* [DATA EXTRACT]:

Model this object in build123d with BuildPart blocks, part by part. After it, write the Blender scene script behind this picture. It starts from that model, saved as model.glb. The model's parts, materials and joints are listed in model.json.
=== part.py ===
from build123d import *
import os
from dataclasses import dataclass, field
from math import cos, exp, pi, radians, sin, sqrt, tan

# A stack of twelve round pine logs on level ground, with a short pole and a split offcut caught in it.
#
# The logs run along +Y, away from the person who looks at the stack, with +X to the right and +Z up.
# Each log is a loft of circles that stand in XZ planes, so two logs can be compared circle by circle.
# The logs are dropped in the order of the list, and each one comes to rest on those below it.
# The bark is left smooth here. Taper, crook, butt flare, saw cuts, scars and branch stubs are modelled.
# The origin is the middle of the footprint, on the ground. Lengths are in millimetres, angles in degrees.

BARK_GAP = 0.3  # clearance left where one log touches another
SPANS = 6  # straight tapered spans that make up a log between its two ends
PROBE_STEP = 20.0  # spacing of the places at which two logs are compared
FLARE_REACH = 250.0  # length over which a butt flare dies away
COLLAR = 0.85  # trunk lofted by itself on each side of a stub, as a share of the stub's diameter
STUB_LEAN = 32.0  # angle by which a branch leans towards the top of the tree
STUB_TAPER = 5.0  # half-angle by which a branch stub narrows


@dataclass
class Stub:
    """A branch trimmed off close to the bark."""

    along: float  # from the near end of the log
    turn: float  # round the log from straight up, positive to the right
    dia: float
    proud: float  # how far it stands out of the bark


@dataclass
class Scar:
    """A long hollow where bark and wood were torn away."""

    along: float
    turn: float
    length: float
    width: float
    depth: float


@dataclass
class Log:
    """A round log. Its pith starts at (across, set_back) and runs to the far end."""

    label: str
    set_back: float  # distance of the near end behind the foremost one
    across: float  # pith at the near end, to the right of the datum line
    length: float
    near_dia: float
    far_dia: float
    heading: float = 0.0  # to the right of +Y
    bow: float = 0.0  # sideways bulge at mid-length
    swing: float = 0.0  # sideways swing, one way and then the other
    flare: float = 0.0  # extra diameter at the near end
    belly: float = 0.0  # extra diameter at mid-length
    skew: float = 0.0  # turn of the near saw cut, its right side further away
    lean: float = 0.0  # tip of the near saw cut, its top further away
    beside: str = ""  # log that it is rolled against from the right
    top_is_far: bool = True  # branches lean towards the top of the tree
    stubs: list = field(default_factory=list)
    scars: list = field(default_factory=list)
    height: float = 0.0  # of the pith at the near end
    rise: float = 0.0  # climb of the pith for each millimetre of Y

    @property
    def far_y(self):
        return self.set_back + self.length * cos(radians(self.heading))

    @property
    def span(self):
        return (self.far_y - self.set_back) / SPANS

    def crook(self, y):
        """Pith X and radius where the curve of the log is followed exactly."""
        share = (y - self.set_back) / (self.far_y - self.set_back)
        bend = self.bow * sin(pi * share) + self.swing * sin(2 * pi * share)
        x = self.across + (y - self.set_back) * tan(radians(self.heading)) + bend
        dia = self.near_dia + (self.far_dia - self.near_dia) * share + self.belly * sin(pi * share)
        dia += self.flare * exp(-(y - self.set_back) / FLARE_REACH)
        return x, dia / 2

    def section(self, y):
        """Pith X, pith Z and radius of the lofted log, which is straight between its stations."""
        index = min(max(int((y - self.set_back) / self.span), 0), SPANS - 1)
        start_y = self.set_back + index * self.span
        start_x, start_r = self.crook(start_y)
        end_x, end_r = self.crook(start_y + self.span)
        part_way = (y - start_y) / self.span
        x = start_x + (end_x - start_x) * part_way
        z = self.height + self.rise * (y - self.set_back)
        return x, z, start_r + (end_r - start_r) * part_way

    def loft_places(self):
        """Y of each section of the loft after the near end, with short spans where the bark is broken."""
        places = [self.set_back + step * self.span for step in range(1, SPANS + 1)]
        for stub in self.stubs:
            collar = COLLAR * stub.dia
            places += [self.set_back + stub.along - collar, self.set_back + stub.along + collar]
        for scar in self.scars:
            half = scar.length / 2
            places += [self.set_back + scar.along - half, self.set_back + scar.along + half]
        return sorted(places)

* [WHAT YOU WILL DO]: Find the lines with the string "from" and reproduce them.

* [THE COMPLETED TASK]:
Model this object in build123d with BuildPart blocks, part by part. After it, write the Blender scene script behind this picture. It starts from that model, saved as model.glb. The model's parts, materials and joints are listed in model.json.
from build123d import *
from dataclasses import dataclass, field
from math import cos, exp, pi, radians, sin, sqrt, tan
# The logs run along +Y, away from the person who looks at the stack, with +X to the right and +Z up.
    along: float  # from the near end of the log
    turn: float  # round the log from straight up, positive to the right
    beside: str = ""  # log that it is rolled against from the right